▸ **Aim**
Reproduce, word for word, only the lines from the one containing "FIN_SPACING, rays, FIN_RAY_HALF_WIDTH)" through the one containing "bpy.context.scene.collection.objects.link(empty)", both included.

▸ **Recorded data**

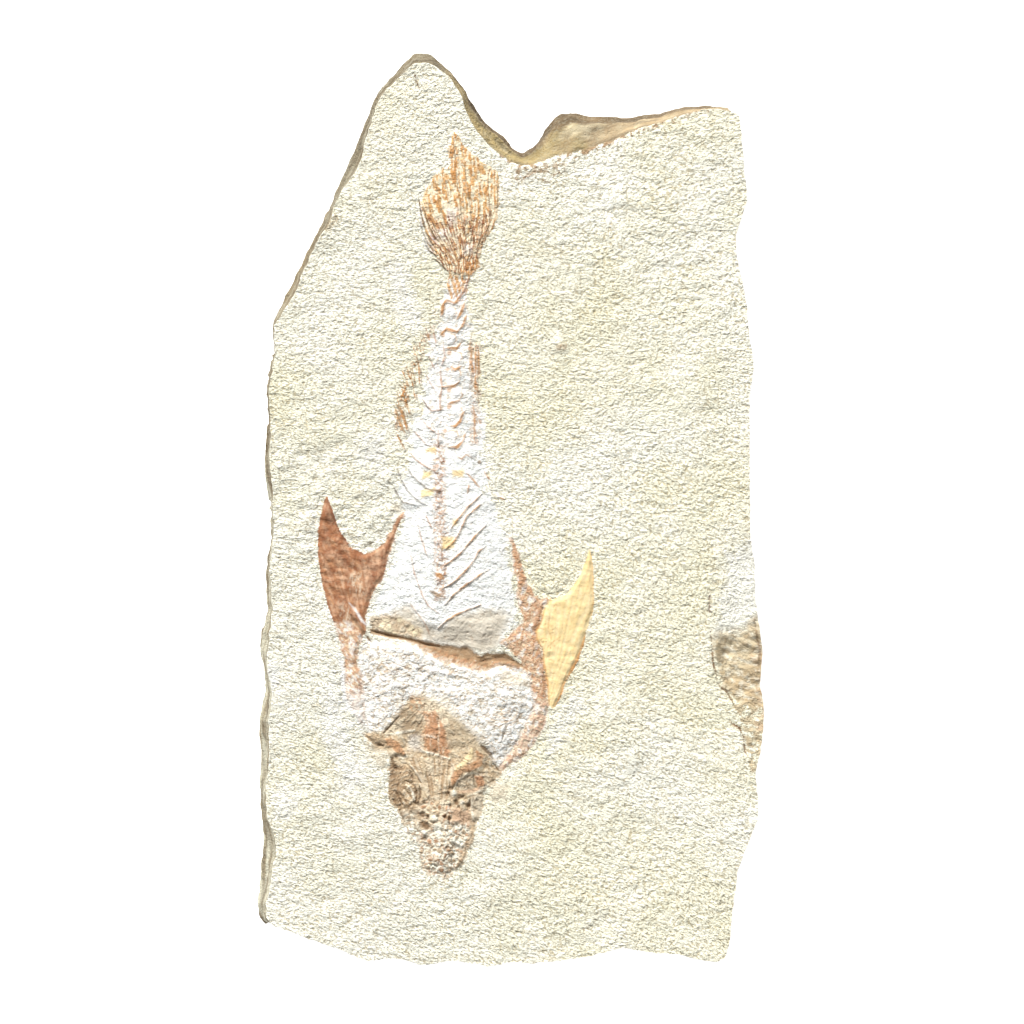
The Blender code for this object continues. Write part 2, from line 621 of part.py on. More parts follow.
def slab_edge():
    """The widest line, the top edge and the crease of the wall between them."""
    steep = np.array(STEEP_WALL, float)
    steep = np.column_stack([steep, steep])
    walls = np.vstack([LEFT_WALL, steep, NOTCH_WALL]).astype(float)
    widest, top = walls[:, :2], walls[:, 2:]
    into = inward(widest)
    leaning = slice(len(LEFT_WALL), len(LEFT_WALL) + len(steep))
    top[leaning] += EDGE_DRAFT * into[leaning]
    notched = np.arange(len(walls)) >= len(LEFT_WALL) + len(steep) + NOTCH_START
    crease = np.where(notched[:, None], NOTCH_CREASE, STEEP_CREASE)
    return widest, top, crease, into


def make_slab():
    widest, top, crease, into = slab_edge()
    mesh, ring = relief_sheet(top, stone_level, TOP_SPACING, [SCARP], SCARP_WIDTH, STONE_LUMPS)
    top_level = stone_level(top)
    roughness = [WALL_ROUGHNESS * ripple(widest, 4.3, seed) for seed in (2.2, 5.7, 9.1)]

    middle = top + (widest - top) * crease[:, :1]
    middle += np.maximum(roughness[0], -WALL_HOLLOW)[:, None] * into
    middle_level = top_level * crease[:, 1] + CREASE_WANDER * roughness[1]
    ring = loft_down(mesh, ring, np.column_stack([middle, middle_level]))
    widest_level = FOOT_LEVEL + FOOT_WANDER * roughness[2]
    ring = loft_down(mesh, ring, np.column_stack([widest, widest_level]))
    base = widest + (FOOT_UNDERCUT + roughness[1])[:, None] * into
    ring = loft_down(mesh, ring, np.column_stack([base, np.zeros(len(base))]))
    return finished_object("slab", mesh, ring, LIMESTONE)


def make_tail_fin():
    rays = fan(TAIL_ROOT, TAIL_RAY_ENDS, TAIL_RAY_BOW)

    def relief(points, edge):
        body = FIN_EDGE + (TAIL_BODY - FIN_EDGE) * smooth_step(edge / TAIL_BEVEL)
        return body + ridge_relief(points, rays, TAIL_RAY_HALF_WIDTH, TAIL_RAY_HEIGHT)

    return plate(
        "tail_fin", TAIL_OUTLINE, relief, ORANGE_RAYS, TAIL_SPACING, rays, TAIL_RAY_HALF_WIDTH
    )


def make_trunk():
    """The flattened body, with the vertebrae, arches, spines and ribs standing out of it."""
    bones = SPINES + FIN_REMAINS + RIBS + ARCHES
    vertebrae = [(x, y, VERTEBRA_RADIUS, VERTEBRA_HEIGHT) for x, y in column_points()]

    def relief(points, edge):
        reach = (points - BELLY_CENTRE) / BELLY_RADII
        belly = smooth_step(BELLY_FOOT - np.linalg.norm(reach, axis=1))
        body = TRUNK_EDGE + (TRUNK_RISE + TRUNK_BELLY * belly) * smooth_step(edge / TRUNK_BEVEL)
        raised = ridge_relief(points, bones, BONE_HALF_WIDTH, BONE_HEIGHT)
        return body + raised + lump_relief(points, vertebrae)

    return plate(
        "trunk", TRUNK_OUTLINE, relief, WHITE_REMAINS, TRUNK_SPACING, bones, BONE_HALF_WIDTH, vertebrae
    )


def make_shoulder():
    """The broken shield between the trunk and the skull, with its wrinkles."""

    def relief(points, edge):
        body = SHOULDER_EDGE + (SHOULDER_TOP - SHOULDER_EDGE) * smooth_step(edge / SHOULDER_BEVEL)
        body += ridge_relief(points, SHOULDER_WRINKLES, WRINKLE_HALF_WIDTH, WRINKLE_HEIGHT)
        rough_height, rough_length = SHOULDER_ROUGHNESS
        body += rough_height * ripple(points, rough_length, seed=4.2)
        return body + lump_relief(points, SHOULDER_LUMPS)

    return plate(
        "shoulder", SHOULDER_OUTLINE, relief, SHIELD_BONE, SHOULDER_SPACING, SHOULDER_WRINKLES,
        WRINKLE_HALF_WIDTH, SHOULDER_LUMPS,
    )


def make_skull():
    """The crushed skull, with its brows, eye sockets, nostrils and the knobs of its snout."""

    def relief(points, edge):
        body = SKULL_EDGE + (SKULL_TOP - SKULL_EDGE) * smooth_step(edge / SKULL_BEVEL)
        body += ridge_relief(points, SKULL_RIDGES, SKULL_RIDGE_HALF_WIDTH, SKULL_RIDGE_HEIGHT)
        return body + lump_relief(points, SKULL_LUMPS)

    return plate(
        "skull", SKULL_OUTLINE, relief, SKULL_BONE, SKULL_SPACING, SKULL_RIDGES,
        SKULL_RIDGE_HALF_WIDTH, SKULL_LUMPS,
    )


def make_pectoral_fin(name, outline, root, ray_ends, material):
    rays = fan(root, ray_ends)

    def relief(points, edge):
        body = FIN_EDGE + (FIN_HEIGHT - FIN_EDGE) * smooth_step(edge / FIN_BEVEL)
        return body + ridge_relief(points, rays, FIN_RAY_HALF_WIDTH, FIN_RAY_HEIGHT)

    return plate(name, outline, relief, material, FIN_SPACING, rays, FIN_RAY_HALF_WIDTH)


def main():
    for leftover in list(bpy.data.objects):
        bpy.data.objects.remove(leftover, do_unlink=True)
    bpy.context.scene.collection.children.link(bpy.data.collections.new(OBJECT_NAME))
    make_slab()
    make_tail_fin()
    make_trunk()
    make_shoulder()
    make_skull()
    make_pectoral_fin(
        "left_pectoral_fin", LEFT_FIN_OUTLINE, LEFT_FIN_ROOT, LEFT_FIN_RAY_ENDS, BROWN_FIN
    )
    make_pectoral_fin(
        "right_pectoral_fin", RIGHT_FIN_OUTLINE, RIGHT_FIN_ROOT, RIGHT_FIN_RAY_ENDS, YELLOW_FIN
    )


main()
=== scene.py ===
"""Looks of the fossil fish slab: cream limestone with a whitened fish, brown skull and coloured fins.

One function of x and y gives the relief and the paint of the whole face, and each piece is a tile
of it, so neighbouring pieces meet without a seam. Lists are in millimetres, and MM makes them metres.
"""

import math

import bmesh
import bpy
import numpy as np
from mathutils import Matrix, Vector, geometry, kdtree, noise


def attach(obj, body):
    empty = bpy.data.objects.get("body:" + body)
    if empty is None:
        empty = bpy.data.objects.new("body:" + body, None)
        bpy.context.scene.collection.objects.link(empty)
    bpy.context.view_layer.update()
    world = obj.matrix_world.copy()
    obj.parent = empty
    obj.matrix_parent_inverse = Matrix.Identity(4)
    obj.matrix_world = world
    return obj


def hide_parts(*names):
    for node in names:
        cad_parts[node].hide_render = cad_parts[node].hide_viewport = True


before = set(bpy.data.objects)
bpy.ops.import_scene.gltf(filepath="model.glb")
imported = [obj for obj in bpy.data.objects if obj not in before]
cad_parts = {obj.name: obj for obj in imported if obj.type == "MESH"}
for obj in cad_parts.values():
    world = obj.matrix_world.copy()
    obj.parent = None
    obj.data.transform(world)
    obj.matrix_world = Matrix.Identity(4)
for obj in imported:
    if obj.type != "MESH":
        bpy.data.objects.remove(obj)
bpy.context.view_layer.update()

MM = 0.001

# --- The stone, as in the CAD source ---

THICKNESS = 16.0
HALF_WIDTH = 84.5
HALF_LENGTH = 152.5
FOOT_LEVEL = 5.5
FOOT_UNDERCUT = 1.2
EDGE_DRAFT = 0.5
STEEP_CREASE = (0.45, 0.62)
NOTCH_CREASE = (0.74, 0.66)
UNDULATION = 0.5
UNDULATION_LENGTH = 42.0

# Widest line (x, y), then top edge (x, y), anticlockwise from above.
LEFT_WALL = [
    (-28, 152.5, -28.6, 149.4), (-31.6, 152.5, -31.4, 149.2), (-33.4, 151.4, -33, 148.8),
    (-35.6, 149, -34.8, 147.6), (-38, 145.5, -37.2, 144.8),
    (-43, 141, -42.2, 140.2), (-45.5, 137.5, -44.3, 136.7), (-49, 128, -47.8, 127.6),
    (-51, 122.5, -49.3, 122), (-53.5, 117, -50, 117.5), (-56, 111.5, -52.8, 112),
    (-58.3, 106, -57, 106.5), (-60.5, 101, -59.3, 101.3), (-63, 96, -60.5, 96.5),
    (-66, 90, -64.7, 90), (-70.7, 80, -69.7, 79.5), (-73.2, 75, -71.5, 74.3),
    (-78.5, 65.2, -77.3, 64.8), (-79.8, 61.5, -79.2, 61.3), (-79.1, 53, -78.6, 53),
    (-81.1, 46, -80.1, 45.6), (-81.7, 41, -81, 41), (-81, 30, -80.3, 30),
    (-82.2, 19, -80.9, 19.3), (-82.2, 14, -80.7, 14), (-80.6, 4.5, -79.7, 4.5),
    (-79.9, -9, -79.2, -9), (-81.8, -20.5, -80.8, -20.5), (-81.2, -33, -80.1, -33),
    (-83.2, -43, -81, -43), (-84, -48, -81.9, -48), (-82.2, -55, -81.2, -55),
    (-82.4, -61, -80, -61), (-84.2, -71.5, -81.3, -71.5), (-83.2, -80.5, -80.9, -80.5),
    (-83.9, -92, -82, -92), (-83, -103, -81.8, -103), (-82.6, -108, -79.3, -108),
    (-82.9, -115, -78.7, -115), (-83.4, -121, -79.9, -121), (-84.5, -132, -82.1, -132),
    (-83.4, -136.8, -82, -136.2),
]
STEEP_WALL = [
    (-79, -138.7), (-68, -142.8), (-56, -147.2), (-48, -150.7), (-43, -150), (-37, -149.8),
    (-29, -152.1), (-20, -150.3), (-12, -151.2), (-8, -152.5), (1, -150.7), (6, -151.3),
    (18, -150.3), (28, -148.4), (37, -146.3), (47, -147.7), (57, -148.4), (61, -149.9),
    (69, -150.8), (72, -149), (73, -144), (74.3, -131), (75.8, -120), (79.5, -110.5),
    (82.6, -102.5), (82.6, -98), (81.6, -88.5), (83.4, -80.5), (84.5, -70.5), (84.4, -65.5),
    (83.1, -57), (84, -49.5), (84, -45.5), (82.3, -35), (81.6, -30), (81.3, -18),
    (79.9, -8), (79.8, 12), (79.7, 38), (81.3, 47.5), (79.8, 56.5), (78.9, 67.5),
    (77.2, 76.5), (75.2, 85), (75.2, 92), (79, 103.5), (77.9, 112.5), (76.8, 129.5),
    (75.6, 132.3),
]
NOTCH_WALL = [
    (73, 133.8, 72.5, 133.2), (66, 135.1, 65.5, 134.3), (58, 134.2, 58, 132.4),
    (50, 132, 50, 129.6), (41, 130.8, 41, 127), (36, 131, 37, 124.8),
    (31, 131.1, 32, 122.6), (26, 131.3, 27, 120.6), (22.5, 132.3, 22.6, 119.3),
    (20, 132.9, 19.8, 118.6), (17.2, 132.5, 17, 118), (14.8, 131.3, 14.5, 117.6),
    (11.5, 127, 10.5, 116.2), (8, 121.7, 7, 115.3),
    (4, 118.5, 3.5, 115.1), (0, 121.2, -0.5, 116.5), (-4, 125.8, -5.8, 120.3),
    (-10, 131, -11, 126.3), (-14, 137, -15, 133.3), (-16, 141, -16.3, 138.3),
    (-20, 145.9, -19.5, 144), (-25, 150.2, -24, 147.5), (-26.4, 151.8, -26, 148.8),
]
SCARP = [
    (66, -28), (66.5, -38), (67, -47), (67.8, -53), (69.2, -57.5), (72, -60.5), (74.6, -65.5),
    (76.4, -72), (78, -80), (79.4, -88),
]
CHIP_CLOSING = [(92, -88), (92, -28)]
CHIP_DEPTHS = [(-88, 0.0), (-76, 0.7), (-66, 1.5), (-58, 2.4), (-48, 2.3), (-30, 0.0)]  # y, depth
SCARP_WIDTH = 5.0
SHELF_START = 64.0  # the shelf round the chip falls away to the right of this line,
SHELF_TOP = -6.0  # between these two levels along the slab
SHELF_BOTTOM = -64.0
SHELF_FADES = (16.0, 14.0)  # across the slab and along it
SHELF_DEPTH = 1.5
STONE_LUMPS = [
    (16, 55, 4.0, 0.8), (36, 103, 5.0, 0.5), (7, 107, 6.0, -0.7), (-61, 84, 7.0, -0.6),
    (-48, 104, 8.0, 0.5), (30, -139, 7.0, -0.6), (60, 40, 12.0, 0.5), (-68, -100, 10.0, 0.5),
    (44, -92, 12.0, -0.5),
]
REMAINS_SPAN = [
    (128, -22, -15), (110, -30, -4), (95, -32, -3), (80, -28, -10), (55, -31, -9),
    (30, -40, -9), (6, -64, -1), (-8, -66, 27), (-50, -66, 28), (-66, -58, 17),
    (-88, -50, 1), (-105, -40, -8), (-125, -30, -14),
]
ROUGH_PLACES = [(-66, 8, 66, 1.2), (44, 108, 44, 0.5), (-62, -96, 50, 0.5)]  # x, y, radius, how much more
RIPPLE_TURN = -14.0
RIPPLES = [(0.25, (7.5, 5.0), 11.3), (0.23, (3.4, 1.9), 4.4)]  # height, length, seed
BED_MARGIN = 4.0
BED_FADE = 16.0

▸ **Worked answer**
    return plate(name, outline, relief, material, FIN_SPACING, rays, FIN_RAY_HALF_WIDTH)


def main():
    for leftover in list(bpy.data.objects):
        bpy.data.objects.remove(leftover, do_unlink=True)
    bpy.context.scene.collection.children.link(bpy.data.collections.new(OBJECT_NAME))
    make_slab()
    make_tail_fin()
    make_trunk()
    make_shoulder()
    make_skull()
    make_pectoral_fin(
        "left_pectoral_fin", LEFT_FIN_OUTLINE, LEFT_FIN_ROOT, LEFT_FIN_RAY_ENDS, BROWN_FIN
    )
    make_pectoral_fin(
        "right_pectoral_fin", RIGHT_FIN_OUTLINE, RIGHT_FIN_ROOT, RIGHT_FIN_RAY_ENDS, YELLOW_FIN
    )


main()
=== scene.py ===
"""Looks of the fossil fish slab: cream limestone with a whitened fish, brown skull and coloured fins.

One function of x and y gives the relief and the paint of the whole face, and each piece is a tile
of it, so neighbouring pieces meet without a seam. Lists are in millimetres, and MM makes them metres.
"""

import math

import bmesh
import bpy
import numpy as np
from mathutils import Matrix, Vector, geometry, kdtree, noise


def attach(obj, body):
    empty = bpy.data.objects.get("body:" + body)
    if empty is None:
        empty = bpy.data.objects.new("body:" + body, None)
        bpy.context.scene.collection.objects.link(empty)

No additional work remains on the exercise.